**Stored data:**
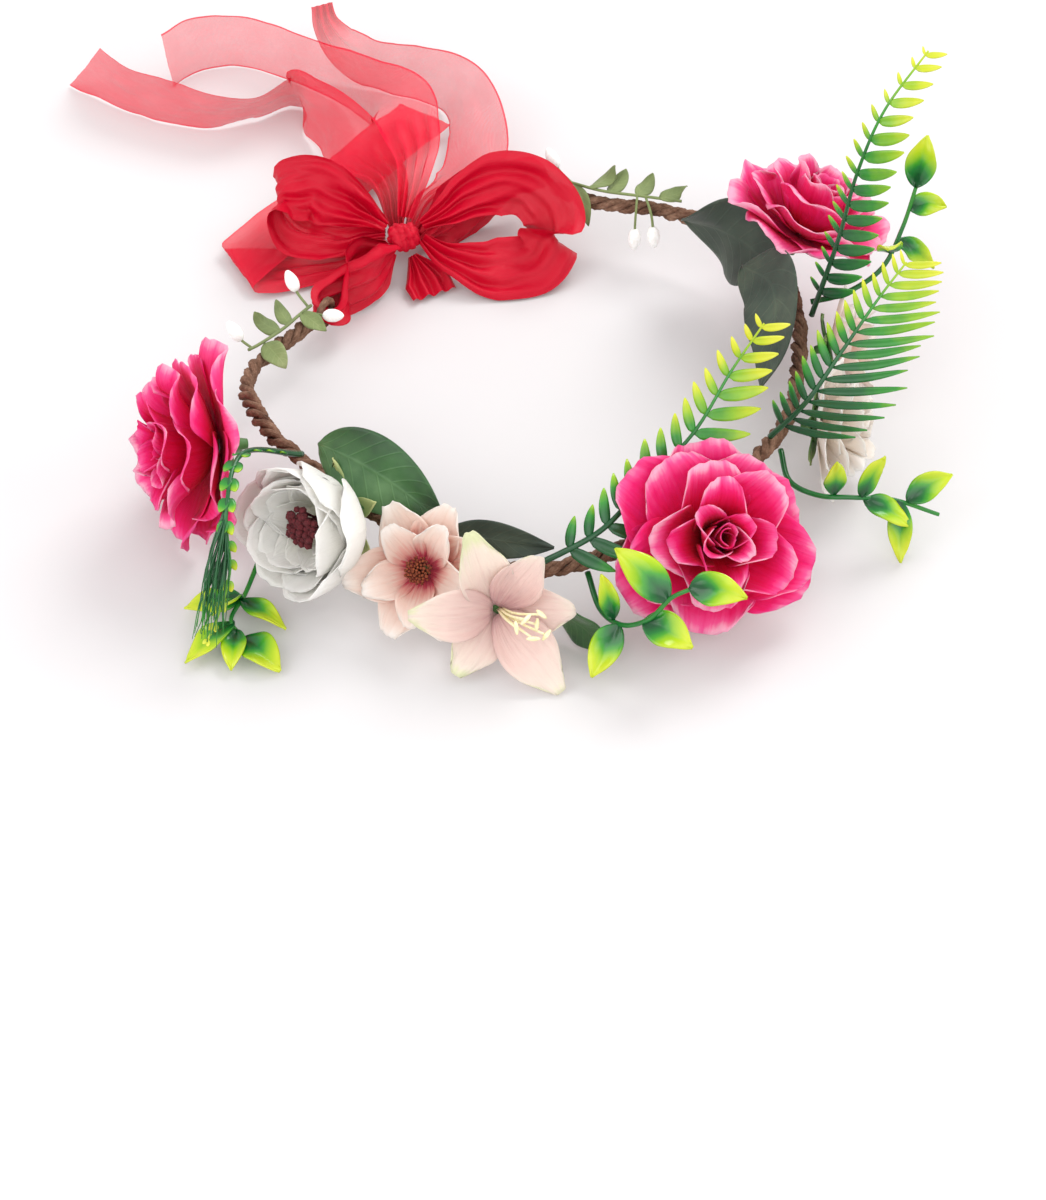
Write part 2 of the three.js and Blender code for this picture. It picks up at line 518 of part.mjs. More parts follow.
ribbon("tail_flap", [
  [...at(2, 7, -2), 1, 0, 0.2], [-32, 103, 15, 0.8, -0.3, 0.3], [-19, 121, 11, 1, -0.1, 0.2], [-14, 137, 8, 1, 0, 0.2],
  [-15, 156, 12.5, 0.8, 0.2, 0.6], [-22, 175, 13, 0.4, 0.2, 0.9], [-36, 183, 13, 0, 0.1, 1], [-48, 186, 13, 0, 0, 1],
  [-58, 190, 14, 0, 0, 1], [-68, 197, 16, 0.2, 0.2, 0.9], [-74, 203, 22, 0.6, 0.3, 0.6], [-76, 207, 31, 0.9, 0.2, 0.1],
], 24, fromKnot);

export default crown;
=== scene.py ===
import math
import random
from functools import lru_cache

import bpy
import numpy as np
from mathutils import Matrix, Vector, noise


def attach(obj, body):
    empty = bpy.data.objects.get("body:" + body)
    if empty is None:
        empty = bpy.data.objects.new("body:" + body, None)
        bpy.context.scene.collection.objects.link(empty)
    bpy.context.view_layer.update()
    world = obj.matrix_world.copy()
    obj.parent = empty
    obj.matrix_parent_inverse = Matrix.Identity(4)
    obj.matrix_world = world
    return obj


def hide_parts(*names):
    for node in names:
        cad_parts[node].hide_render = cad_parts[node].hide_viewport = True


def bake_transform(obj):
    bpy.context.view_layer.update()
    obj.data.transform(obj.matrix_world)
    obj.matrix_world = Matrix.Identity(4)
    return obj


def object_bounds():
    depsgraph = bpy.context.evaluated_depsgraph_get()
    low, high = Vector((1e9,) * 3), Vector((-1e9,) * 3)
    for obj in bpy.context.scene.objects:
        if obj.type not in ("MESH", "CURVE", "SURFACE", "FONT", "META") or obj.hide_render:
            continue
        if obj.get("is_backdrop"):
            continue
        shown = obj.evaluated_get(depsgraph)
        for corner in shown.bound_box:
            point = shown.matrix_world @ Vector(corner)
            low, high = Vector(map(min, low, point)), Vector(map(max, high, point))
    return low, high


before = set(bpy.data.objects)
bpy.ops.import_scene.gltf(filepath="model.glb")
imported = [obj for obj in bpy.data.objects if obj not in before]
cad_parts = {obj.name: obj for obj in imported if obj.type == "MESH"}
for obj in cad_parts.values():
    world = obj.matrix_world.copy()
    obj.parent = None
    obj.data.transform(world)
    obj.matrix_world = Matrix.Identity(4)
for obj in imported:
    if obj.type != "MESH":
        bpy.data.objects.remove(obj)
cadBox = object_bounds()
print("frame loaded:", len(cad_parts), "nodes")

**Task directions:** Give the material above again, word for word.

**Full output:**
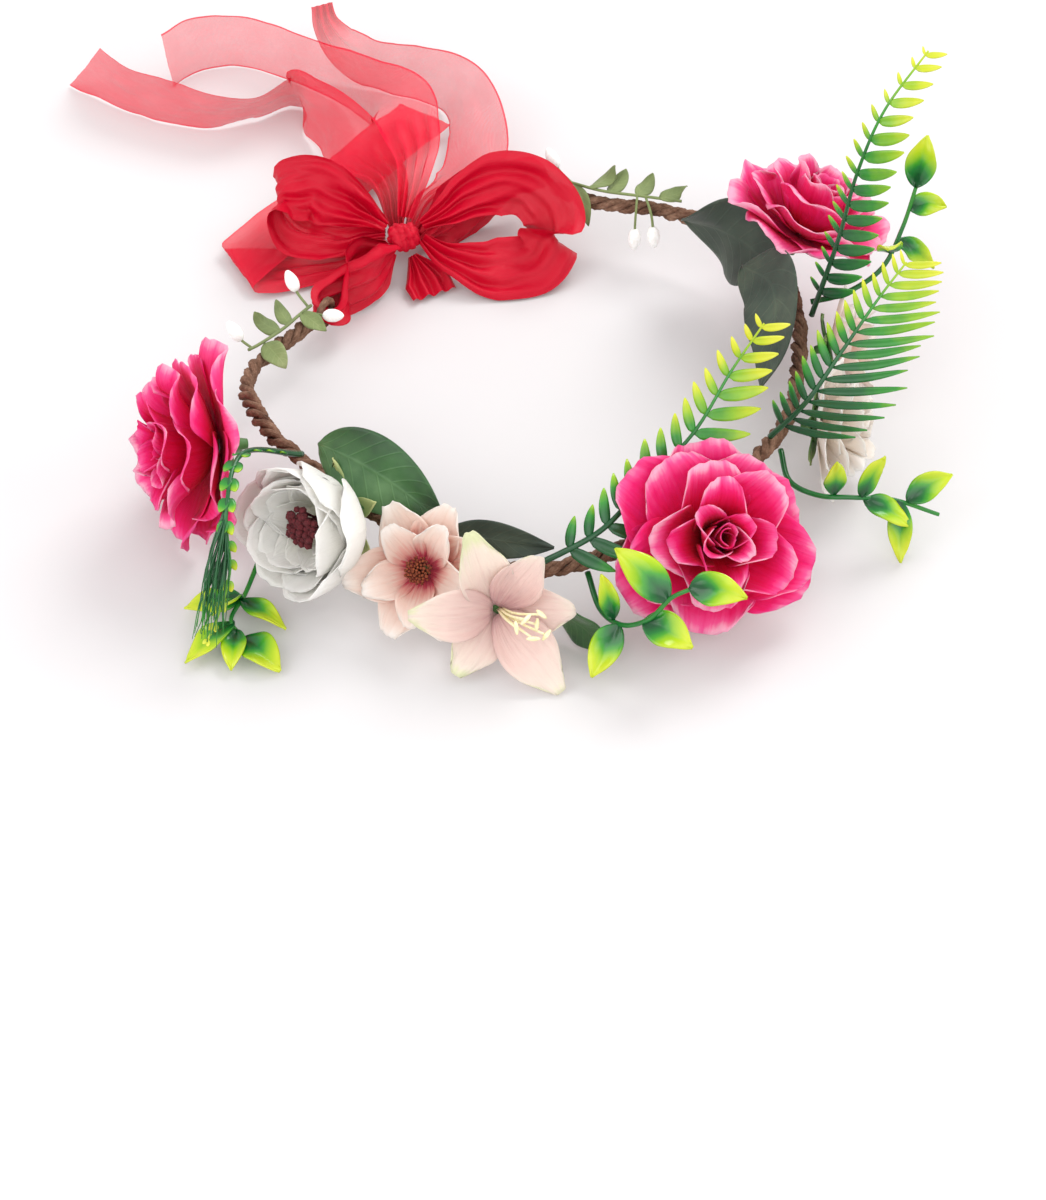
Write part 2 of the three.js and Blender code for this picture. It picks up at line 518 of part.mjs. More parts follow.
ribbon("tail_flap", [
  [...at(2, 7, -2), 1, 0, 0.2], [-32, 103, 15, 0.8, -0.3, 0.3], [-19, 121, 11, 1, -0.1, 0.2], [-14, 137, 8, 1, 0, 0.2],
  [-15, 156, 12.5, 0.8, 0.2, 0.6], [-22, 175, 13, 0.4, 0.2, 0.9], [-36, 183, 13, 0, 0.1, 1], [-48, 186, 13, 0, 0, 1],
  [-58, 190, 14, 0, 0, 1], [-68, 197, 16, 0.2, 0.2, 0.9], [-74, 203, 22, 0.6, 0.3, 0.6], [-76, 207, 31, 0.9, 0.2, 0.1],
], 24, fromKnot);

export default crown;
=== scene.py ===
import math
import random
from functools import lru_cache

import bpy
import numpy as np
from mathutils import Matrix, Vector, noise


def attach(obj, body):
    empty = bpy.data.objects.get("body:" + body)
    if empty is None:
        empty = bpy.data.objects.new("body:" + body, None)
        bpy.context.scene.collection.objects.link(empty)
    bpy.context.view_layer.update()
    world = obj.matrix_world.copy()
    obj.parent = empty
    obj.matrix_parent_inverse = Matrix.Identity(4)
    obj.matrix_world = world
    return obj


def hide_parts(*names):
    for node in names:
        cad_parts[node].hide_render = cad_parts[node].hide_viewport = True


def bake_transform(obj):
    bpy.context.view_layer.update()
    obj.data.transform(obj.matrix_world)
    obj.matrix_world = Matrix.Identity(4)
    return obj


def object_bounds():
    depsgraph = bpy.context.evaluated_depsgraph_get()
    low, high = Vector((1e9,) * 3), Vector((-1e9,) * 3)
    for obj in bpy.context.scene.objects:
        if obj.type not in ("MESH", "CURVE", "SURFACE", "FONT", "META") or obj.hide_render:
            continue
        if obj.get("is_backdrop"):
            continue
        shown = obj.evaluated_get(depsgraph)
        for corner in shown.bound_box:
            point = shown.matrix_world @ Vector(corner)
            low, high = Vector(map(min, low, point)), Vector(map(max, high, point))
    return low, high


before = set(bpy.data.objects)
bpy.ops.import_scene.gltf(filepath="model.glb")
imported = [obj for obj in bpy.data.objects if obj not in before]
cad_parts = {obj.name: obj for obj in imported if obj.type == "MESH"}
for obj in cad_parts.values():
    world = obj.matrix_world.copy()
    obj.parent = None
    obj.data.transform(world)
    obj.matrix_world = Matrix.Identity(4)
for obj in imported:
    if obj.type != "MESH":
        bpy.data.objects.remove(obj)
cadBox = object_bounds()
print("frame loaded:", len(cad_parts), "nodes")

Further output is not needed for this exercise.